Arab women face even more challenges, he said. Only 32 percent of Arab women are in the workforce, and because of cultural prohibitions, they are often not permitted to work outside their own communities, further limiting their opportunities.

While Tsofen provides training, mentoring and placement to help recent Arab graduates gain the skills they need to succeed in the Israeli job market, the organization is placing a particular emphasis on the training of Arab women.

“If the men and women both work,” Halabi projected, “there will be a decline in poverty from 54 percent to 10 percent.”

Arab workers in Israel currently earn about 65 percent of what Jewish workers earn, Halabi said. That discrepancy, he said, is not due to discrimination, but to the types of employment common among Arabs.

“Arabs traditionally work in low-paid branches of the economy,” he explained. “But when we have more Arab engineers working in high tech, they will somehow feel they are part of the Israeli miracle economy.”

In 2016, 46 percent of Israel’s export product came from the tech sector, Hirschmann said, and Tsofen is aiming to increase the number of Arab engineers working in the industry to 10,000 by the year 2025.

Tsofen is encouraging high tech companies to open industry branches in Arab cities or to outsource work to those Arab cities, Hirschmann said. Having high-tech jobs in their own communities will make it possible for Arab women to be hired by those companies.

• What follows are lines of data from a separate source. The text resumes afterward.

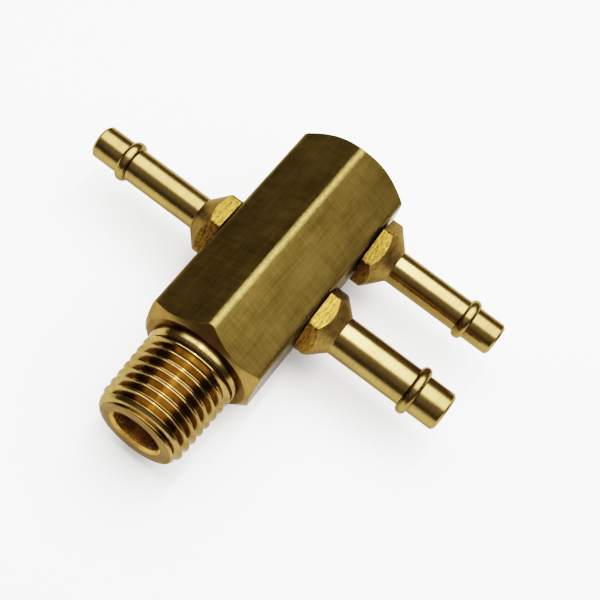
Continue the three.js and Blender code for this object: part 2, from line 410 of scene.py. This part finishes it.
# How far each point is along the X axis and away from it, which is where a lathe tool passed.
def addLatheCoordinates(tree, coordinates):
    place = addNode(tree, "ShaderNodeSeparateXYZ", [coordinates])
    across = addNode(tree, "ShaderNodeVectorMath", [coordinates, (0, 1, 1)], operation="MULTIPLY")
    radius = addNode(tree, "ShaderNodeVectorMath", [across], operation="LENGTH").outputs["Value"]
    return addNode(tree, "ShaderNodeCombineXYZ", [place, radius]).outputs[0]


# Brass as a tool leaves it: the given marks for each millimetre, clouds of oxide and a fine grain.
# Real feed marks are finer, and are drawn this coarse because they don't show otherwise.
def makeTurnedBrass(name, ringDensity, ringDepth, roughnessRange, dark, light, faced=False):
    material, tree, shader, coordinates = newBrass(name)
    toolPath = addLatheCoordinates(tree, coordinates) if faced else coordinates
    rings = addGrain(tree, toolPath, ringDensity, detail=3.0, roughness=0.7)
    patina = addGrain(tree, coordinates, (0.3, 0.3, 0.3), detail=5.0, roughness=0.6)
    grain = addGrain(tree, coordinates, (6.0, 6.0, 6.0), detail=3.0)
    dress(tree, shader, average(tree, patina, rings), dark, light, grain, roughnessRange,
          [(rings, ringDepth), (grain, ringDepth / 3)])
    return material


# Brass torn by a drill: short bright granules, half a millimetre long, in a dark reddish hole.
def makeDrilledBrass():
    material, tree, shader, coordinates = newBrass("drilledBrass")
    patina = addGrain(tree, coordinates, (0.3, 0.3, 0.3), detail=3.0)
    granules = addGrain(tree, coordinates, (1.6, 2.2, 2.2), detail=4.0, roughness=0.7)
    rings = addGrain(tree, coordinates, (6.0, 0.4, 0.4), detail=2.0)
    dress(tree, shader, patina, "#8f6c38", "#bd9656", granules, (0.25, 0.45),
          [(granules, 0.22), (rings, 0.03)])
    return material


# Flats of the tails' hexagons, left rough by a coarse cut: gold, with torn streaks 0.3 mm wide and
# crumbs between them.
def makeStockBrass():
    material, tree, shader, coordinates = newBrass("sawnBrassFlats")
    streaks = addGrain(tree, coordinates, (0.7, 3.2, 0.7), detail=3.0, roughness=0.7)
    crumbs = addGrain(tree, coordinates, (2.0, 3.5, 2.0), detail=3.0, roughness=0.7)
    tone = average(tree, streaks, crumbs)
    dress(tree, shader, tone, "#33240e", "#80642f", crumbs, (0.25, 0.5),
          [(streaks, 0.15), (crumbs, 0.04)])
    return material


# Cured anaerobic thread sealant: a dull green plastic film with small wrinkles.
def makeCuredSealant():
    material, tree, shader, coordinates = newMaterial("curedThreadSealant", Metallic=0.0, IOR=1.5)
    clouds = addGrain(tree, coordinates, (0.8, 0.8, 0.8), detail=3.0)
    wrinkles = addGrain(tree, coordinates, (3.0, 1.0, 3.0), detail=3.0)
    dress(tree, shader, clouds, "#2f5a3c", "#4a7c58", wrinkles, (0.45, 0.65), [(wrinkles, 0.03)])
    return material


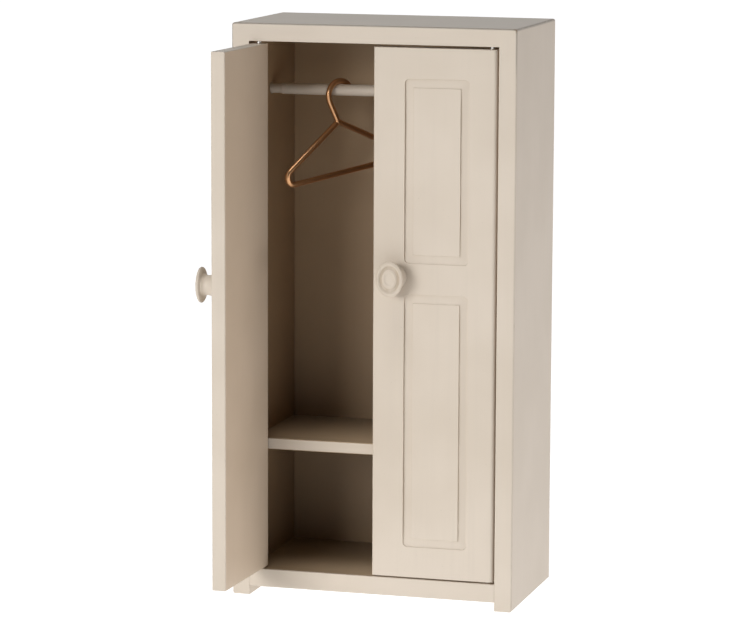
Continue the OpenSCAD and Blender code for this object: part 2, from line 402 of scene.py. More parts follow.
def piece_from(bm, name, body, materials, node=None):
    """Turns a bmesh into a named piece on its body, in place of a CAD node."""
    bmesh.ops.remove_doubles(bm, verts=bm.verts, dist=SAME_PLACE)
    bmesh.ops.recalc_face_normals(bm, faces=bm.faces)
    for edge in bm.edges:
        edge.smooth = len(edge.link_faces) != 2 or edge.calc_face_angle() < SHARP
    mesh = bpy.data.meshes.new(name)
    bm.to_mesh(mesh)
    bm.free()
    piece = bpy.data.objects.new(name, mesh)
    bpy.context.scene.collection.objects.link(piece)
    for kind in materials:
        mesh.materials.append(finish_for(kind))
    for face in mesh.polygons:
        face.use_smooth = True
    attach(piece, body)
    if node:
        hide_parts(node)
    return piece


def keep_flats_flat(piece):
    """Large flat faces keep straight shading beside the small rounded edges."""
    weighted = piece.modifiers.new("flats", "WEIGHTED_NORMAL")
    weighted.keep_sharp = True
    weighted.weight = 100


def arc(cx, cz, radius, start, end, steps):
    """Points along an arc, angles in degrees."""
    turns = [radians(start + (end - start) * i / steps) for i in range(steps + 1)]
    return [(cx + radius * cos(t), cz + radius * sin(t)) for t in turns]


def between(start, goal, parts):
    """Points strictly between two points."""
    shares = [k / parts for k in range(1, parts)]
    return [(start[0] + (goal[0] - start[0]) * f, start[1] + (goal[1] - start[1]) * f) for f in shares]


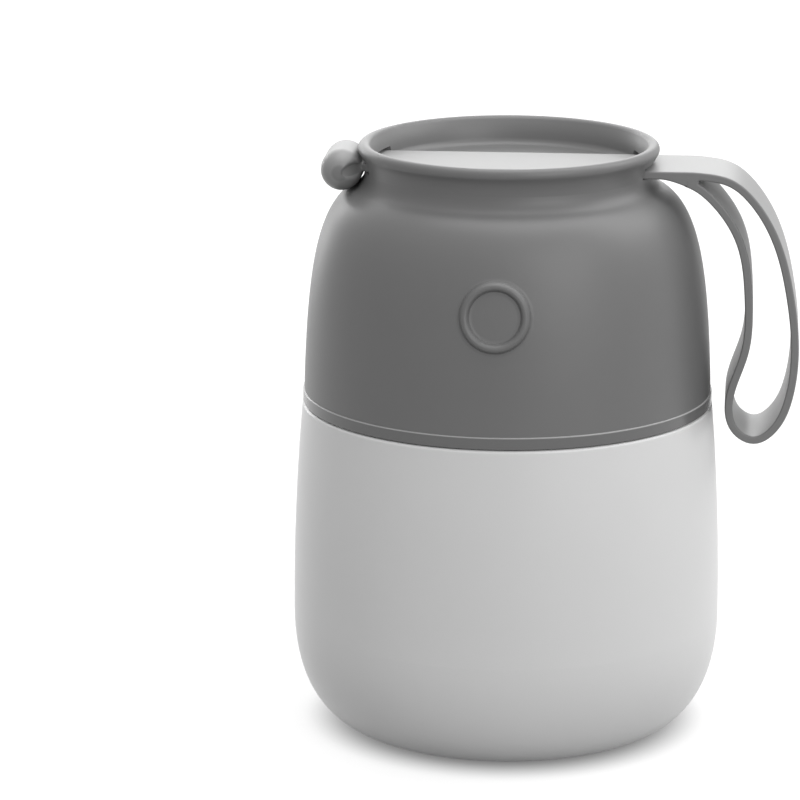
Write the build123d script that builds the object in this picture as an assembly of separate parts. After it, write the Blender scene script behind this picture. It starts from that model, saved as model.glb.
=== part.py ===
from build123d import *
import os
from math import cos, pi, radians, sin, sqrt

# An insulated food jar: a double-walled steel body, a tall screw-on lid with a flared
# rim round a recess, and one flat silicone strap that crosses the recess, is stopped by
# a barrel on one side and ends in a carrying loop on the other.
# Millimetres, +Z up. The origin is on the jar's axis at the floor, the raised ring on
# the lid faces -Y and the strap lies along X with its loop at +X.

# Body, outside
body_height = 80.4  # floor to the shoulder that the lid closes down on
belly_radius = 52.0  # the widest place
belly_height = 28.0
shoulder_draw = 2.4  # how much narrower the shoulder is than the belly
shoulder_edge = 0.8
belly_reach = 19.0  # how far down the lower corner holds to the belly
foot_radius = 34.0  # outer edge of the ring that it stands on
foot_reach = 10.0  # how far out the lower corner holds to the floor
foot_width = 2.0
hem_height = 6.0  # the shell's edge turned up inside the foot
hem_corner = 0.7
sheet = 0.5  # steel sheet

# Body, inside
vacuum_gap = 3.5
neck_height = 27.6  # shoulder to the mouth
neck_vacuum_gap = 1.3
neck_root = 1.0
lip_corner = 0.8
flare_start = 4.0  # below the shoulder, where the liner starts to widen
flare_drop = 15.0
flare_reach = 6.0
liner_floor = 8.5
liner_floor_radius = 32.0
liner_reach = 13.0
liner_foot_reach = 10.0
floor_land = 6.0  # flat rim of a pressed disc, outside its step
floor_step = 1.0
step_run = 5.0
foil = 0.12
foil_gap = 0.3

# Bottom discs and what the vacuum needs
disc_fit = 0.05
seal_disc_height = 3.4
seal_disc_rim = 2.2
cover_height = 1.0
cover_rim = 1.6
well_radius = 4.0
well_depth = 1.6
well_slope = 1.5
vent_radius = 0.8
bead_radius = 3.2
bead_depth = 1.1
getter_offset = 16.0
getter_radius = 4.4
getter_height = 2.2
getter_sheet = 0.3
getter_lip = 1.0
getter_corner = 0.4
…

Arab women are being drawn more and more to high-tech, according to Hirschmann. Of the 900 engineers working in the Arab city of Nazareth, 25 percent are women.

“This is huge,” he said, adding that 60 percent of Arab high school students in STEM programs are girls.

“The good news,” Hirschman said, “is that Israel high-tech in the last two years is becoming more aware of the untapped talent in the Arab community, especially among women.”

While there is a current shortage of 6,000 engineers in the Israeli high-tech industry, Hirschmann continued, that shortage is expected to grow to 10,000 in the next two to three years.

Arab women could fill many of those spots, and Tsofen is helping to prepare Arab women to do just that. Tsofen holds workshops that are geared especially to Arab women in addition to the tech events and conferences that are open to Jews and Arab men as well.

“We want 25 percent of our graduates to be Arab women,” Hirschmann said.

Tsofen is working to bring about a “culture change” in Arab Israeli society, said Halabi. “Like the Jewish society, we are putting high-tech at the center of Arab society.”

Andrea Glickman, the executive director of NCJW, Pittsburgh Section, was impressed with the work of Tsofen.

“It’s exciting to see there are organizations in Israel that are working to support all people in the population, and to help provide access to meaningful employment opportunities,” Glickman said.

The work that Tsofen is doing in Israel is aligned with the missions of the three women’s organizations that got together for the lunch and learn, according to Judy Greenwald Cohen, executive director of the Jewish Women’s Foundation.

“All of our organizations focus some way on women and girls,” she said. “You don’t always hear about what’s happening in Israel, and about the marginalized women in the state of Israel. I thought it was important to educate our community on these issues.”